Gittings enlarged his land holdings in the area four-fold by the year 1800, with purchases from Josiah and Ann Trundle and the Beall heirs, along with about 10 new slaves. His lands stretched from the present site of the St. Bernadette’s School to Northwood High School, from Bladensburg Road (now University Boulevard) to nearby — and in some places to — the Northwest Branch.
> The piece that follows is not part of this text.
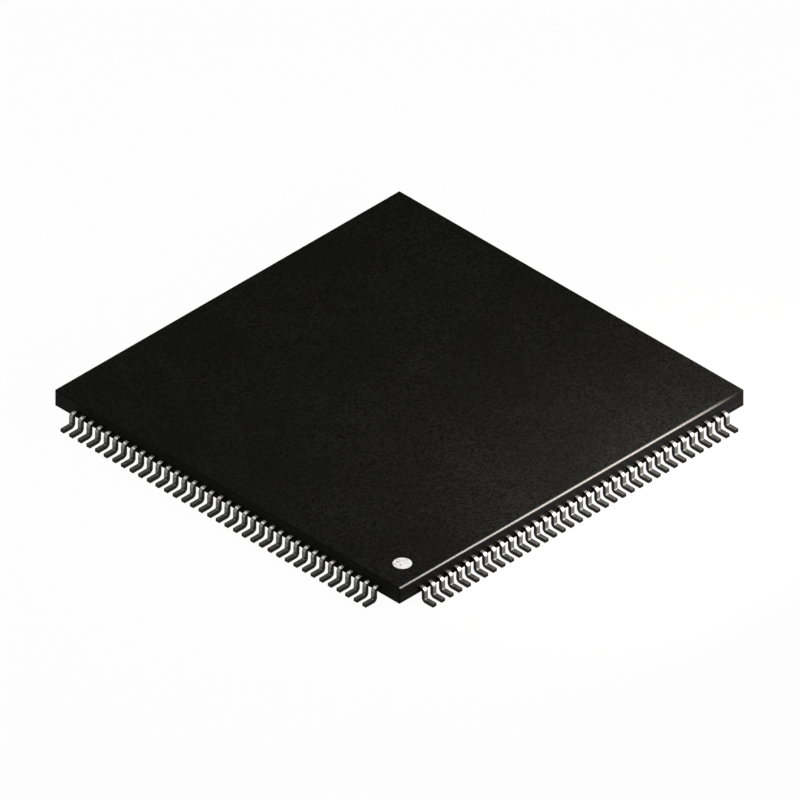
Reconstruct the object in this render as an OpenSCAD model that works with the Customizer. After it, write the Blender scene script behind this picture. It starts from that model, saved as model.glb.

In the deeds that were recorded, Gittings identified himself as a planter, but, as early as 1792, the papers for one transaction included a list of supplies — barrels, molasses, brandy, peaches — that suggest he had started distilling liquor. In 1800, his name appeared on a list of tavern keepers licensed in Montgomery County. “Gittings Tavern” was frequently named as a landmark in newspaper advertisements in the following 20 years for notices of stray horses, runaway slaves, and real property sales. Its exact location is not yet determined, though it was a common practice for taverns of this age to operate from the keeper’s house.
The most direct statement of its location came in 1817. Augustus Taney, Esq., conducted a trustee’s auction of property “adjoining the land of Thomas Gittings, whose Tavern stands on the road leading from Montgomery Court House to Bladensburg, about 10 miles from Montgomery Court House and the same distance from Washington and Georgetown.” Taney (whose older brother was later Chief Justice of the Supreme Court and wrote the Dred Scott decision) held the auction at Gittings Tavern. The highest bidder was Thomas Gittings, the only son and heir of Benjamin Gittings.